Denise Burke of Americans United for Life, a pro-life legal
organization that creates model pro-life legislation for states,
told me that Roe’s reversal is important because, among
other things, Roe is “the paradigmatic case of judicial
usurpation of the legislative role.” She says that striking it down
would take away the federal courts’ power to decide abortion policy
and block laws passed by the people’s elected representatives.
Robert George, McCormick Professor of Jurisprudence at Princeton
University, wrote in an email that even a relatively small drop in
abortions after Roe would be “well worth doing” because
“each human life spared is on inestimable value.”
But George thinks pro-lifers shouldn’t be satisfied with merely
working to overturn Roe. He believes they should also work
for federal protection of unborn human life.

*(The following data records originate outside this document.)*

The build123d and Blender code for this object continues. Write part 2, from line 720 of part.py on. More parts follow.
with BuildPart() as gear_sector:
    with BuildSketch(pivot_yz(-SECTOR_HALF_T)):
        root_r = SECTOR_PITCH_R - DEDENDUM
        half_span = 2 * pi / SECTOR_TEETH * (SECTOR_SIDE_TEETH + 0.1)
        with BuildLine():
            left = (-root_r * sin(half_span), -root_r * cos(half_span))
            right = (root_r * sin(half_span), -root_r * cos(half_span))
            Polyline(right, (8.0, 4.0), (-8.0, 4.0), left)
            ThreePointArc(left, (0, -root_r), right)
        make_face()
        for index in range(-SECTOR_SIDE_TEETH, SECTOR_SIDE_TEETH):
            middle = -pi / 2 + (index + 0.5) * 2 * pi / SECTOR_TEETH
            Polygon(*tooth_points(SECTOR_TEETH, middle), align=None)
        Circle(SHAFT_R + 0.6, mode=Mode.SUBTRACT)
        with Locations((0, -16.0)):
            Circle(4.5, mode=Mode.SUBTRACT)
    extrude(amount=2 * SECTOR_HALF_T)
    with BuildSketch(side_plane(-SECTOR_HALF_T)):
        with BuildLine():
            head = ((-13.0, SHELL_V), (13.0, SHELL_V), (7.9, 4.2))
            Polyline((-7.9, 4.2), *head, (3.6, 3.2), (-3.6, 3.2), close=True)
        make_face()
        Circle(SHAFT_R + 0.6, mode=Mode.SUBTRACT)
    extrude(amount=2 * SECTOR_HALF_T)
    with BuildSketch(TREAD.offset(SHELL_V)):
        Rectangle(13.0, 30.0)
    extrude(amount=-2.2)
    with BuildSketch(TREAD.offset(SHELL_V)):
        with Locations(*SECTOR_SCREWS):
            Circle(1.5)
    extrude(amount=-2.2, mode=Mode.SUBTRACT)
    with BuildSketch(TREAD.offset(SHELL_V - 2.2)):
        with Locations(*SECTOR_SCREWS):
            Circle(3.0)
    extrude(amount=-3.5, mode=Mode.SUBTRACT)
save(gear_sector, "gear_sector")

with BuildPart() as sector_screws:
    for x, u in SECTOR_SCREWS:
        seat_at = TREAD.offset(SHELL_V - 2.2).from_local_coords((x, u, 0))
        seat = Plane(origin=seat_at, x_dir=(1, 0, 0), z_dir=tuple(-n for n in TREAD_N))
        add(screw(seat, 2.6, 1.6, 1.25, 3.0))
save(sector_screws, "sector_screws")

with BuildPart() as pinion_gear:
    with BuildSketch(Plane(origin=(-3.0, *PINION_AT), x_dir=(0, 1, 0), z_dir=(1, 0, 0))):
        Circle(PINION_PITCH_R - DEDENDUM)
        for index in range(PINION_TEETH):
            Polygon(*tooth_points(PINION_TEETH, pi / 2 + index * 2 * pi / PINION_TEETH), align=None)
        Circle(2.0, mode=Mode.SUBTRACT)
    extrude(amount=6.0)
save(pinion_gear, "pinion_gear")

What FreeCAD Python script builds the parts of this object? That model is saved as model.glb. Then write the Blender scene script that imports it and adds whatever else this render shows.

He believes abortion
is not purely a state issue and that the 14th Amendment to the
Constitution expressly empowers Congress to enforce through
legislation the guarantees of due process and equal protection to
unborn human beings as persons.
George also mentioned the “enormous symbolic significance” of
Roe and the corresponding symbolic significance that its
reversal would have.
Michael New, an assistant professor at the University of
Michigan–Dearborn who studies abortion trends, conceded that
Roe’s reversal wouldn’t significantly change the legal
status of abortion in many states.
But because “the law is a powerful teacher,” he thinks
overturning Roe “would be an important first step for the
pro-life movement.… For the first time in nearly 40 years it would
result in a meaningful national debate about what sort of legal
protection unborn children deserve.”
Carol Tobias, president of National Right to Life, agreed.
“Roe is still relevant,” she said. Tobias referred to
Roe’s reversal as “a teaching tool,” because as long as
Roe remains, nine unelected justices are setting abortion
policy for the entire country.
Roe’s demise, in Tobias’s formulation, would be “a
beginning not an end.” If that’s true, it’s a beginning pro-lifers
have been waiting 39 years to commence.